The Panel further recommends that measures be taken to ensure that the judiciary respects due process in the trials of detainees and those against whom there are no charges be released, to avoid the perception of politicization of the judiciary.

- On the AU norms on unconstitutional changes of Government: The Panel recognizes with appreciation the debate that Council held on 29 April 2014 on unconstitutional changes of Government and popular uprisings and the statement issued thereafter. In light of the difficulties encountered in applying the AU norms on unconstitutional changes of Government, particularly in the context of popular uprisings, the Panel recommends elaboration of a guideline for determining the compatibility of popular uprisings with AU norms on unconstitutional changes of Government. Taking into account recent experiences in North Africa, including in Egypt, the Panel recommends the following elements for such a guideline: (a) the descent of the government into total authoritarianism to the point of forfeiting its legitimacy; (b) the absence or total ineffectiveness of constitutional processes for effecting change of government; (c) popularity of the uprisings in the sense of attracting significant portion of the population and involving people from all walks of life and ideological persuasions; (d) the absence of involvement of the military in removing the government; (e) peacefulness of the popular protests.

- Engagement with partners: AU’s norms on unconstitutional changes of Government aim at promoting democracy and good governance. With the belief that this concern is shared by all its partners, the AU expects consistent collaboration in the implementation of its decisions aimed at promoting these common values, particularly in the context of dealing with case of unconstitutional change of Government.

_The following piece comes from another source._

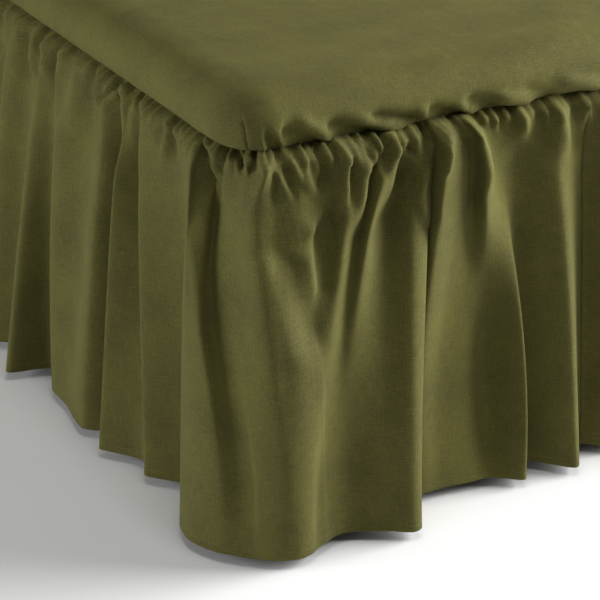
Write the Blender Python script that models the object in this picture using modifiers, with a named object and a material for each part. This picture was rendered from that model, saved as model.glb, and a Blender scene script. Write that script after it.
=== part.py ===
"""A gathered bedspread on a single bed.

The bed is plain: a padded base that stands on the floor, and a thin topper on it.
The bedspread is two cloths that a maker would cut and sew: a fitted top that wraps
the topper and tucks in under its edge, and a long skirt that is gathered on to the
top's lower edge along both long sides and the foot of the bed. The skirt is open at
the head. Its folds fan out towards the hem, widest at the two foot corners.

Metres, +Z up. The origin is the middle of the base's underside, at floor level. The
foot of the bed is at -Y and its head at +Y.
"""

import math
import random

import bmesh
import bpy
from mathutils import Matrix, Vector

# --- Driving dimensions ----------------------------------------------------------
BED_WIDTH = 0.900  # topper, across X
BED_LENGTH = 2.000  # topper, along Y
BASE_TOP = 0.4652  # the base's upper face
TOPPER_THICKNESS = 0.055
TOPPER_CORNER = 0.0545  # radius in plan
TOPPER_UPPER_ROUND = 0.025
TOPPER_LOWER_ROUND = 0.012
CLOTH = 0.002  # thickness of both cloths
CLEARANCE = 0.002  # between a cloth and the edge that it passes over
TOUCH_GAP = 0.0003  # between pieces that rest on each other
DROP = 0.450  # skirt, from the gathered seam to the hem
BASE_SETBACK = 0.0095  # base's side behind the seam line

# --- The seam line that joins the two cloths ------------------------------------------
SEAM_INSET = 0.0045  # inside the topper's side
SEAM_HALF_WIDTH = BED_WIDTH / 2 - SEAM_INSET
SEAM_HALF_LENGTH = BED_LENGTH / 2 - SEAM_INSET
SEAM_CORNER = TOPPER_CORNER - SEAM_INSET
FOOT_RUN = 2 * SEAM_HALF_WIDTH
SIDE_RUN = 2 * SEAM_HALF_LENGTH - SEAM_CORNER
SKIRT_TOP = 0.463
MM = 0.001

# --- The skirt's folds round the foot corner at -X, -Y ----------------------------
# One row for each crest and each valley, in order along the seam, in millimetres.
# Places run from the corner: minus along the long side, plus along the foot.
# "out" is how far the fold stands out from the seam line. The shoulder is the level
# SHOULDER of the way down, where the fullness of the gathers has opened out.
SHOULDER = 0.3
FOLD_COLUMNS = ("seam_at", "shoulder_at", "hem_at", "shoulder_out", "hem_out")
CORNER_FOLDS = (
    (-312, -276, -268, 8, 36),
    (-276, -240, -230, 48, 80),
    (-240, -210, -174, 10, 44),
    (-204, -181, -138, 42, 56),
    (-142, -108, -76, 10, 20),
    (-80, -46, -26, 52, 92),
    (-46, -28, -12, 36, 110),
    (4, 6, 2, 60, 119),
    (50, 40, 14, 34, 122),
    (96, 72, 26, 52, 130),
    (118, 90, 34, 30, 130),
    (140, 108, 42, 54, 124),
    (160, 124, 78, 22, 95),
    (182, 144, 104, 48, 102),
    (205, 182, 128, 10, 118),
    (228, 213, 158, 52, 134),
    (246, 232, 190, 6, 36),
    (264, 254, 230, 46, 56),
    (278, 284, 266, 8, 48),
    (292, 306, 314, 52, 78),
)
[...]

- Continued engagement of the AU: In the light of the political and democratic challenges still confronting Egypt and the fact that the implementation of the roadmap is not finalized, the Panel recommends that Council continues to be seized of the matter and keeps Egypt on its agenda, on the basis of regular reports, and at least once a year. This would enable Council and the AU Commission to effectively contribute to the implementation of the various recommended reforms. Furthermore, the Panel recommends the enhancement of the AU Permanent Mission in Cairo, to enable it effectively interact with the Egyptian authorities and other stakeholders, and follow-up on the ground the recommendations of the Panel as they may be endorsed by Council. There is also need for continuous engagement of African diplomatic corps on issues of concern to the continent to enhance the strength of the decisions taken and the cohesion of African positions.

- On the authority of the Peace and Security Council and obligations of Member States: In view of Egypt’s stated rejection of the PSC decisions, it is critical that Council formally reminds Egypt of its obligation under the PSC Protocol and the AU Constitutive Act.